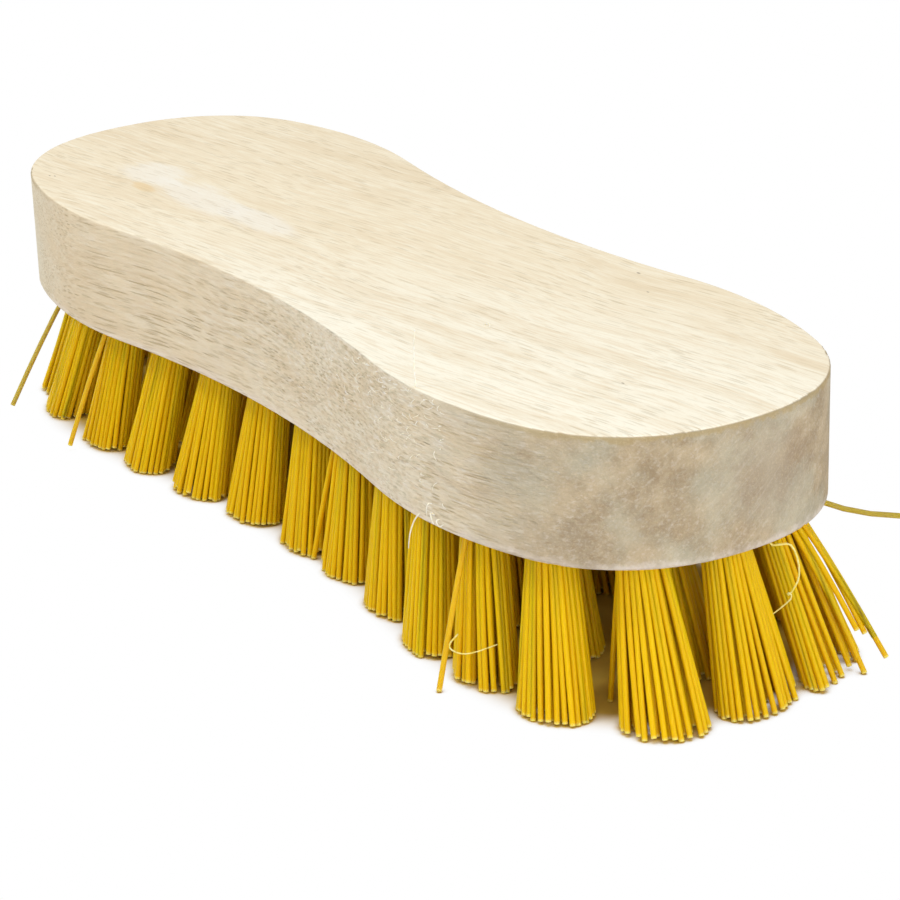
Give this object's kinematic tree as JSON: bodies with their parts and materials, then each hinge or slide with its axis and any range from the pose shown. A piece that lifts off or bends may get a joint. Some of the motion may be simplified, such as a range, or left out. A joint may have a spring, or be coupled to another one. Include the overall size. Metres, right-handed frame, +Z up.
{
  "type": "scrub brush",
  "caption": "Hand scrub brush: a waisted flat wooden block with leaning tufts of stiff yellow plastic bristle, stapled into blind holes.",
  "frame": {"origin": "on the plane of the cut bristle ends, under the middle of the block", "axes": "+X along the block, +Y across it, +Z up from the bristle ends to the block's flat top"},
  "size_m": [0.1898, 0.0646, 0.044],
  "materials": {
    "block_wood": "bare, machined and lightly sanded pale hardwood",
    "bristle": "yellow plastic filament, slightly translucent",
    "staple_wire": "drawn steel wire"
  },
  "bodies": {
    "root": {"block": "block_wood", "inner_tuft_01": "bristle", "inner_tuft_02": "bristle", "inner_tuft_03": "bristle", "inner_tuft_04": "bristle", "inner_tuft_05": "bristle", "inner_tuft_06": "bristle", "inner_tuft_07": "bristle", "inner_tuft_08": "bristle", "inner_tuft_09": "bristle", "inner_tuft_10": "bristle", "inner_tuft_11": "bristle", "inner_tuft_12": "bristle", "inner_tuft_13": "bristle", "inner_tuft_14": "bristle", "inner_tuft_15": "bristle", "inner_tuft_16": "bristle", "inner_tuft_17": "bristle", "rim_tuft_01": "bristle", "rim_tuft_02": "bristle", "rim_tuft_03": "bristle", "rim_tuft_04": "bristle", "rim_tuft_05": "bristle", "rim_tuft_06": "bristle", "rim_tuft_07": "bristle", "rim_tuft_08": "bristle", "rim_tuft_09": "bristle", "rim_tuft_10": "bristle", "rim_tuft_11": "bristle", "rim_tuft_12": "bristle", "rim_tuft_13": "bristle", "rim_tuft_14": "bristle", "rim_tuft_15": "bristle", "rim_tuft_16": "bristle", "rim_tuft_17": "bristle", "rim_tuft_18": "bristle", "rim_tuft_19": "bristle", "rim_tuft_20": "bristle", "rim_tuft_21": "bristle", "rim_tuft_22": "bristle", "rim_tuft_23": "bristle", "rim_tuft_24": "bristle", "rim_tuft_25": "bristle", "rim_tuft_26": "bristle", "rim_tuft_27": "bristle", "rim_tuft_28": "bristle", "staples": "staple_wire"}
  },
  "joints": []
}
· · ·
> _TASK GOAL_
Extract the complete listing verbatim.

> _ANSWER TO THE TASK_
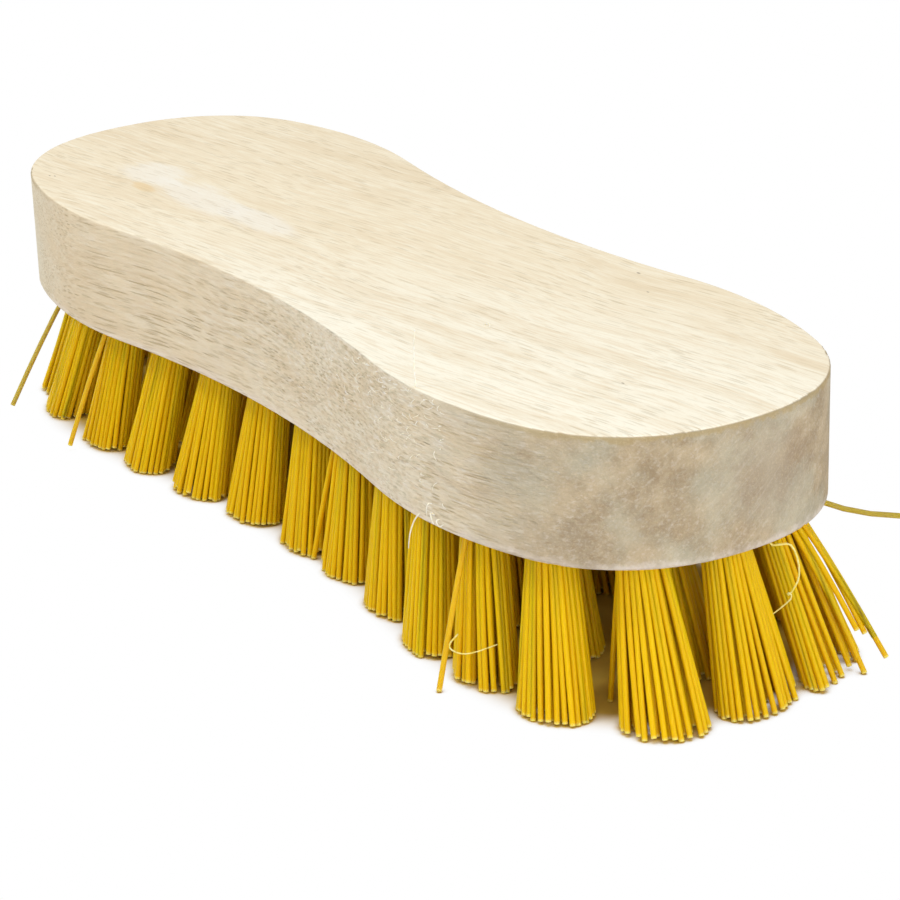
Give this object's kinematic tree as JSON: bodies with their parts and materials, then each hinge or slide with its axis and any range from the pose shown. A piece that lifts off or bends may get a joint. Some of the motion may be simplified, such as a range, or left out. A joint may have a spring, or be coupled to another one. Include the overall size. Metres, right-handed frame, +Z up.
{
  "type": "scrub brush",
  "caption": "Hand scrub brush: a waisted flat wooden block with leaning tufts of stiff yellow plastic bristle, stapled into blind holes.",
  "frame": {"origin": "on the plane of the cut bristle ends, under the middle of the block", "axes": "+X along the block, +Y across it, +Z up from the bristle ends to the block's flat top"},
  "size_m": [0.1898, 0.0646, 0.044],
  "materials": {
    "block_wood": "bare, machined and lightly sanded pale hardwood",
    "bristle": "yellow plastic filament, slightly translucent",
    "staple_wire": "drawn steel wire"
  },
  "bodies": {
    "root": {"block": "block_wood", "inner_tuft_01": "bristle", "inner_tuft_02": "bristle", "inner_tuft_03": "bristle", "inner_tuft_04": "bristle", "inner_tuft_05": "bristle", "inner_tuft_06": "bristle", "inner_tuft_07": "bristle", "inner_tuft_08": "bristle", "inner_tuft_09": "bristle", "inner_tuft_10": "bristle", "inner_tuft_11": "bristle", "inner_tuft_12": "bristle", "inner_tuft_13": "bristle", "inner_tuft_14": "bristle", "inner_tuft_15": "bristle", "inner_tuft_16": "bristle", "inner_tuft_17": "bristle", "rim_tuft_01": "bristle", "rim_tuft_02": "bristle", "rim_tuft_03": "bristle", "rim_tuft_04": "bristle", "rim_tuft_05": "bristle", "rim_tuft_06": "bristle", "rim_tuft_07": "bristle", "rim_tuft_08": "bristle", "rim_tuft_09": "bristle", "rim_tuft_10": "bristle", "rim_tuft_11": "bristle", "rim_tuft_12": "bristle", "rim_tuft_13": "bristle", "rim_tuft_14": "bristle", "rim_tuft_15": "bristle", "rim_tuft_16": "bristle", "rim_tuft_17": "bristle", "rim_tuft_18": "bristle", "rim_tuft_19": "bristle", "rim_tuft_20": "bristle", "rim_tuft_21": "bristle", "rim_tuft_22": "bristle", "rim_tuft_23": "bristle", "rim_tuft_24": "bristle", "rim_tuft_25": "bristle", "rim_tuft_26": "bristle", "rim_tuft_27": "bristle", "rim_tuft_28": "bristle", "staples": "staple_wire"}
  },
  "joints": []
}